O advogado do professor explicou a um portal de notícias da região que o trabalhador foi compelido pela empresa a constituir pessoa jurídica. Uma das comprovações disso é que ele só teve o CNPJ instituído dois dias após sua contratação. A instituição de ensino negou o vínculo empregatício e afirmou que não havia diferenças entre o trabalho prestado por professores de serviço autônomo e celetistas, como alteração salarial.

A magistrada, no entanto, entendeu que “a contratação do reclamante por meio de pessoa jurídica prestadora de serviço educacional se deu com o intuito de fraudar a legislação trabalhista”. A diferença salarial foi comprovada pelo professor, que conseguiu mostrar que recebia salário inferior aos docentes celetistas.

OUTRO LADO

A reportagem procurou as duas organizações sociais para comentar o assunto, mas apenas o Instituto Anima respondeu. De acordo com a organização, a contratação de professores na condição de prestadores de serviço foi realizada “de forma regular e em total obediência a lei, a qual não atinge, de forma cumulativa, os requisitos exigidos pelos artigos 2º e 3º, ambos da CLT”.

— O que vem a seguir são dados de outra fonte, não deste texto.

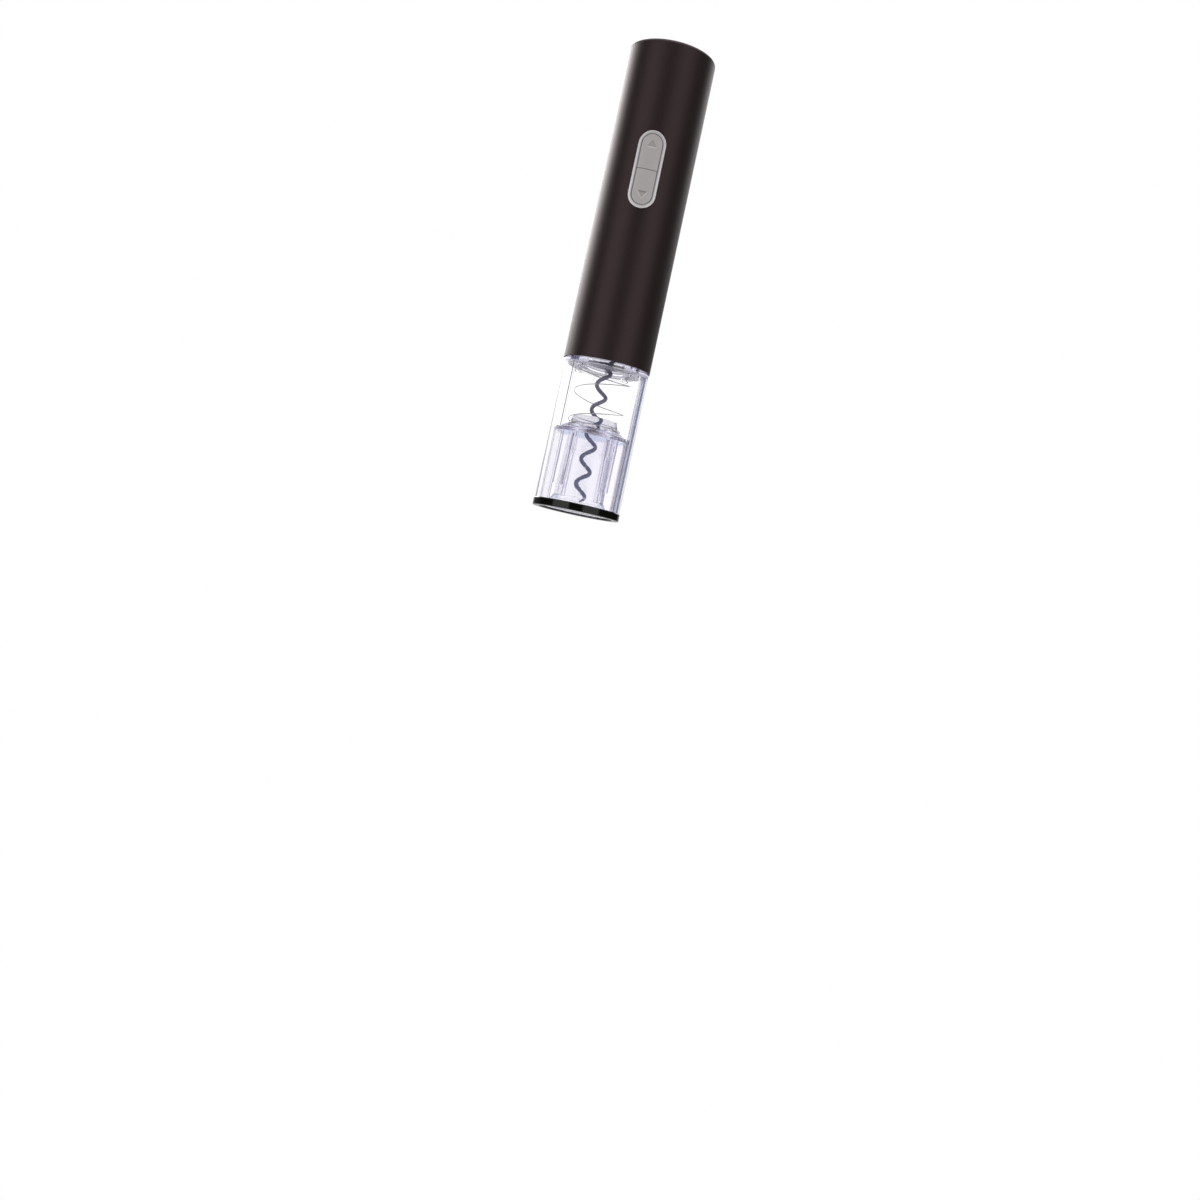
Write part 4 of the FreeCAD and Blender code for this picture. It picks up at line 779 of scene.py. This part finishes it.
# %% The world itself
def studio_sky():
    """One light for each kind of ray: matt, shiny, gone through clear plastic, or the eye's."""
    world = bpy.data.worlds.new("studio")
    sky = Sky(world)
    crossed = sky.ray("Transmission Depth")
    matt = sky.node("ShaderNodeBackground", None, WHITE, 0.8)
    shiny = sky.node("ShaderNodeBackground", None, WHITE, shiny_light(sky))
    clear = sky.node("ShaderNodeBackground", None, clear_view(sky, crossed), 1.3)
    plain = sky.node("ShaderNodeBackground", None, WHITE, 1.0)
    passed = sky.node("ShaderNodeMath", {"operation": "MINIMUM"}, crossed, 1.0)
    light = sky.blend(sky.ray("Is Glossy Ray"), matt, shiny)
    light = sky.blend(passed, light, clear)
    light = sky.blend(sky.ray("Is Camera Ray"), light, plain)
    out = sky.tree.nodes.new("ShaderNodeOutputWorld")
    sky.feed(out.inputs["Surface"], light)
    return world


bpy.context.scene.world = studio_sky()
print("world:", len(bpy.context.scene.world.node_tree.nodes), "nodes")

# %% [markdown]
# ## The camera
# The camera looks level along +Y from in front. It is then rolled, which makes the opener lean,
# and panned and tilted by a touch. Light has to cross many clear walls to get through the barrel
# and the sleeve, so rays may bounce many times before they are given up.

# %% Camera
LEAN, PAN, TILT = (math.radians(a) for a in (12.078, 0.493, -0.278))
LENS, SENSOR = 40.45, 36.0                   # both in millimetres, as Blender counts them
EYE = Vector((29.8, -768.6, -40.4)) * MM
CLEAR_BOUNCES, GLOSSY_BOUNCES = 40, 24

scene = bpy.context.scene
camera_data = bpy.data.cameras.new("camera")
camera_data.lens, camera_data.sensor_width = LENS, SENSOR
camera = bpy.data.objects.new("camera", camera_data)
scene.collection.objects.link(camera)
turn = Matrix.Rotation(math.radians(90), 4, "X") @ Matrix.Rotation(LEAN, 4, "Z")
turn = turn @ Matrix.Rotation(PAN, 4, "Y") @ Matrix.Rotation(TILT, 4, "X")
camera.matrix_world = Matrix.Translation(EYE) @ turn
scene.camera = camera
scene.view_settings.view_transform = "Standard"
scene.cycles.max_bounces = CLEAR_BOUNCES
scene.cycles.transmission_bounces = CLEAR_BOUNCES
scene.cycles.glossy_bounces = GLOSSY_BOUNCES
print("camera:", round(EYE.length, 3), "m from the opener's foot")

# %% [markdown]
# ## Size
# The finer worm and spring must not make the opener larger than the engineering model.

“Desta forma, não há de se falar em qualquer nulidade quanto a contratação já que inexiste qualquer desvirtuamento, impedimento ou fraude a legislação trabalhista. Até mesmo porque o contrato de prestação de serviço é modalidade de contratação legalmente previsto e regido pelas regras entabuladas pelo Código Civil, em que as partes celebram um acordo mútuo de vontades”, pontuou.

O Instituto ainda ressaltou que, antes de efetivar a contratação, sana todas as dúvidas e esclarece os detalhes da modalidade, bem como todas as obrigações e deveres a serem cumpridos por ambas as partes. “Sendo ainda, importante frisar que a contratação é firmada, sempre, por livre e espontânea vontade entre pessoas capazes e esclarecidas, inclusive com formação a nível superior”, disse.

FISCALIZAÇÃO

Sobre possíveis irregularidades, Marcus Borges lembra que a responsabilidade de fiscalização é da Prefeitura de Cotia. Caso isso não ocorra como previsto em lei, a administração municipal pode até responder juridicamente.

“Quando o município deixa de fiscalizar as contratações, torna-se um prejuízo. É um dever de quem contrata a exigência do cumprimento do contrato. Seja a prefeitura ou ente privado que contrata terceirizada, o contratante tem o dever de fiscalizar, porque pode acarretar prejuízo a longo prazo”, explica.

Veja abaixo o vídeo



Procurada, a Prefeitura de Cotia não retornou o nosso contato.